Most players who pick up Slay the Spire 2 already know the basics: build a deck, fight monsters, reach the boss. What the game never explains are the decision-making habits that separate players who consistently win from those who keep dying on Act 3. These 20 Slay the Spire 2 tips cover the hidden rules, common traps, and advanced mechanics you will not find in any tutorial — from your first run to your first Ascension victory.

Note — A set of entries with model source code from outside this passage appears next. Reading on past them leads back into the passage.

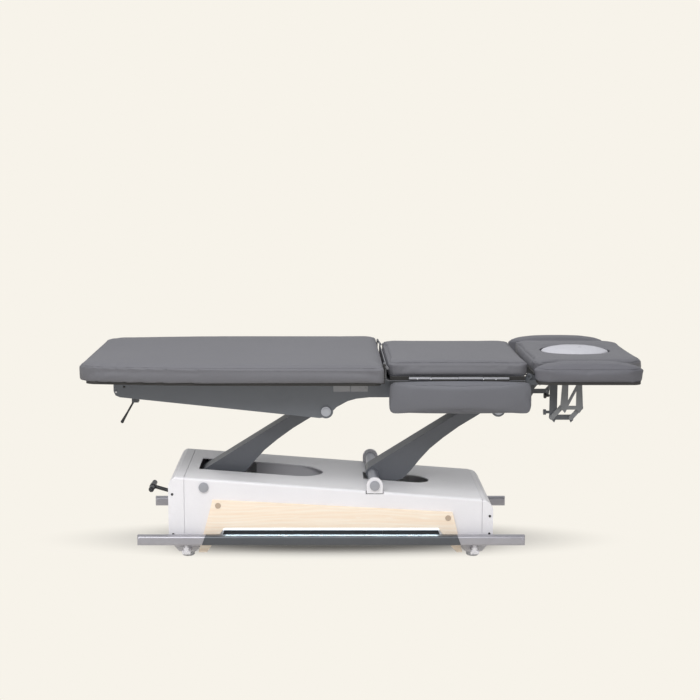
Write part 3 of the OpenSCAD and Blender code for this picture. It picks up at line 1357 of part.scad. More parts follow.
module arm_carrier() {
    p = [link_x + link_dx2, link_z + link_dz2];
    q = p + [link_pitch, 0];
    over = carrier_y - head_link_y - link_t;
    along_y(-carrier_y - carrier_t, -carrier_y) {
        bar_2d(p, q, link_w * 2 / 3 + eye_proud);
        polygon([[p[0], rest_board_z], [p[0] + post_w, rest_board_z], [p[0] + post_w, p[1]],
            [p[0] + post_w / 2, p[1] - hanger_tip], [p[0] - link_w / 3, p[1]]]);
        polygon([[q[0] - link_w, rest_board_z], [q[0], rest_board_z], [q[0] + link_w / 3, q[1]],
            [q[0] - link_w / 3, q[1] - hanger_tip], [q[0] - link_w, q[1]]]);
        bar_2d([q[0] - link_w / 2, rest_board_z - link_w / 2], p + [link_w, link_w / 2], link_w / 2);
    }
    pin_y(p[0], p[1], link_pin_r, -carrier_y - carrier_t - over, -link_y);
    pin_y(q[0], q[1], link_pin_r, -carrier_y - carrier_t - over, -head_link_y);
    translate([0, 0, rest_board_z - e]) linear_extrude(rest_board_t + e)
        translate([(rest_x0 + rest_x1) / 2, -(rest_y0 + rest_y1) / 2])
            rounded(rest_x1 - rest_x0 - 2 * rest_in, rest_w - 2 * rest_in, rest_r - rest_in);
}
module rest_pad() translate([0, -(rest_y0 + rest_y1) / 2, 0]) cushion(oblong(rest_x0, rest_x1, rest_w,
    rest_r, rest_r, 5), rest_x0 + rest_w / 2, rest_x1 - rest_w / 2, rest_board_z + rest_board_t,
    rest_seam_z, pad_tuck, pad_soft, rest_crown);
module clamp_knob() {
    pin_x(-knob_y, knob_z, knob_r, knob_x0, knob_x1);
    pin_x(-knob_y, knob_z, knob_r / 2, knob_x1 - e, link_x - link_w / 2 - seat);
}
module near_clamp_knob() color("#1f1e1d") clamp_knob();
module far_clamp_knob() color("#1f1e1d") far_copy() clamp_knob();
module near_foot_link() arm_link(0);
module near_head_link() arm_link(1);
module near_arm_carrier() color("#7c7f85") arm_carrier();
module near_arm_pad() color("#8d8d95") rest_pad();
module far_foot_link() far_copy() arm_link(0);
module far_head_link() far_copy() arm_link(1);
module far_arm_carrier() color("#7c7f85") far_copy() arm_carrier();
module far_arm_pad() color("#8d8d95") far_copy() rest_pad();

base_casing();
foot_end_cap();
head_end_cap();
near_side_panel();
far_side_panel();
light_strips();
panel_screw_covers();
casing_screws();
chassis();
foot_beams();
levelling_feet();
axle_ears();
lower_axles();
arm_trough();
service_cap();
control_box();
near_foot_bar();
near_bar_ends();
far_foot_bar();
far_bar_ends();
castor_pedal();
castor_push_rod();
foot_castor_shaft();
head_castor_shaft();
foot_castor_wheels();
head_castor_wheels();
foot_lift_arm();
head_lift_arm();
actuator_tube();
actuator_rod();
near_side_rail();
far_side_rail();
upper_cross_tubes();
upper_axles();
label_plates();
release_lever();
gas_spring_tube();
gas_spring_rod();
leg_board();
leg_pad();
mid_tray();
mid_pad();
wing_hinge_rails();
near_wing_board();
near_wing_pad();
far_wing_board();
far_wing_pad();
head_frame();
head_pad();
face_plug();
near_clamp_knob();
far_clamp_knob();
near_foot_link();
near_head_link();
near_arm_carrier();
near_arm_pad();
far_foot_link();
far_head_link();
far_arm_carrier();
far_arm_pad();
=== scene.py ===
import math

import bmesh
import bpy
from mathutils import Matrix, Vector


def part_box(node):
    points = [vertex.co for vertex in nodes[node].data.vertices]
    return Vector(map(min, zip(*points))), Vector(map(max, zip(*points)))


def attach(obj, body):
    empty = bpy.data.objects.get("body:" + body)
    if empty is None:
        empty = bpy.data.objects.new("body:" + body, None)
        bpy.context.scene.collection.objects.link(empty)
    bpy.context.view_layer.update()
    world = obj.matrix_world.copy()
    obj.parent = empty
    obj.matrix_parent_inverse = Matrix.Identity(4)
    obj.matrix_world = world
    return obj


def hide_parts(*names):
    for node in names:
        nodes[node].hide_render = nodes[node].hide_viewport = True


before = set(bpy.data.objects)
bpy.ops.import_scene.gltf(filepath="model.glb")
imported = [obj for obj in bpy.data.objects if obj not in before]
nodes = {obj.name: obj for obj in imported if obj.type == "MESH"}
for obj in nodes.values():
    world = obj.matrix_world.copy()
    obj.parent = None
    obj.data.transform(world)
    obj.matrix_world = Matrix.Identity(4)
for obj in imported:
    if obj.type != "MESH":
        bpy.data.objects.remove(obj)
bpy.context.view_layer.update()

# The room: a pale sweep of floor that runs into a pale wall, under large soft
# lamps. The camera has a long lens and stands a little above the cushions.
bpy.context.scene.view_settings.view_transform = "Standard"
camera = bpy.data.objects.new("camera", bpy.data.cameras.new("camera"))
bpy.context.scene.collection.objects.link(camera)
bpy.context.scene.camera = camera
camera.location = (-0.146, -5.068, 1.484)
camera.rotation_euler = (math.radians(90 - 8.4755), 0, 0)
camera.data.sensor_width = 36
camera.data.lens = 1369 / 700 * 36
camera.data.shift_x = 27.6 / 700
camera.data.clip_end = 500


def paint(red, green, blue):
    """A colour as it looks on paper, in the linear values that a shader takes."""
    values = [value / 255 for value in (red, green, blue)]
    return (*[v / 12.92 if v <= 0.04045 else ((v + 0.055) / 1.055) ** 2.4 for v in values], 1.0)


class Signal:
    """One socket of a material's tree. A sum or product written on it adds its Math node."""

    def __init__(self, tree, socket):
        self.tree = tree
        self.socket = socket

    def node(self, kind, settings, sockets, out=0):
        made = self.tree.nodes.new(kind)
        for name, value in settings.items():
            setattr(made, name, value)
        for name, value in sockets.items():
            if isinstance(value, Signal):
                self.tree.links.new(value.socket, made.inputs[name])
            else:
                made.inputs[name].default_value = value
        return Signal(self.tree, made.outputs[out])

    def math(self, operation, first, second):
        return self.node("ShaderNodeMath", {"operation": operation}, {0: first, 1: second})

    def __add__(self, other):
        return self.math("ADD", self, other)

    __radd__ = __add__

    def __sub__(self, other):
        return self.math("SUBTRACT", self, other)

    def __rsub__(self, other):
        return self.math("SUBTRACT", other, self)

    def __mul__(self, other):
        return self.math("MULTIPLY", self, other)

    __rmul__ = __mul__

    def between(self, low, high):
        """0 below low, 1 above high, and a soft rise between them."""
        return self.node("ShaderNodeMapRange", {"interpolation_type": "SMOOTHSTEP"},
                         {"Value": self, "From Min": low, "From Max": high})

    def tint(self, zero, one):
        """The first colour where this is 0, and the second where it is 1."""
        return self.node("ShaderNodeMix", {"data_type": "RGBA"}, {0: self, 6: zero, 7: one}, out=2)

    def grain(self, scale, detail=2.0, stretch=(1, 1, 1), rough=0.5):
        """Cloudy noise on stretched coordinates, in features per metre."""
        spread = self.node("ShaderNodeMapping", {}, {"Vector": self, "Scale": stretch})
        return self.node("ShaderNodeTexNoise", {},
                         {"Vector": spread, "Scale": scale, "Detail": detail, "Roughness": rough})


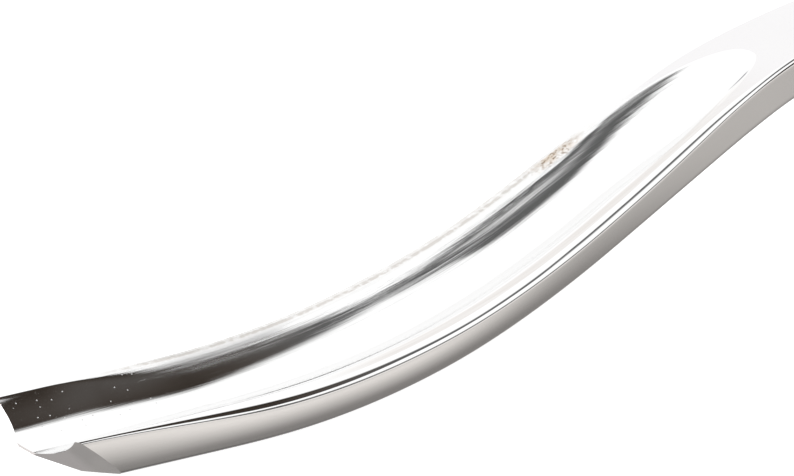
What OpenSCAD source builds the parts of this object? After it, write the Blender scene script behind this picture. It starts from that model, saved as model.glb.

Before diving in, if you are still learning the fundamentals, read our full Slay the Spire 2 beginner guide first. Once you have the basics down, come back here for the strategic layer that actually wins games.
Beginner Tips (Tips 1–6)
1. Skip Most Card Rewards
This is the single highest-impact habit change a new player can make. You will be offered three cards after almost every fight, and the temptation is to always take one. Resist it. A smaller, focused deck is almost always stronger than a large, bloated one because you cycle through your key cards faster and draw your win condition more reliably. A good rule: only take a card if it directly supports your current strategy or fills an obvious gap. If none of the three cards fit, skip — and feel good about it.
2. Upgrade Strike and Defend Last
Your starting cards are the weakest in the game, and spending upgrade resources (Smithing at rest sites) on them early is almost always a mistake. Strikes gain 3 damage — useful, but marginal. Defends gain 3 block — similarly underwhelming. Every upgrade slot is better spent on a power card, a key attack, or a synergy piece. Once your deck has a clear identity and your top cards are upgraded, then clean up the Strikes and Defends you could not remove.
3. Always Plan Two Nodes Ahead on the Map
The map is not just a path — it is your entire resource management system. Before taking any node, look two steps forward. Are you about to enter an elite fight without enough health? Is there a campfire (rest site) after the elite that will let you recover? Can you reach the shop in two turns? Players who react to each node individually get punished; players who plan ahead consistently arrive at boss fights in better shape.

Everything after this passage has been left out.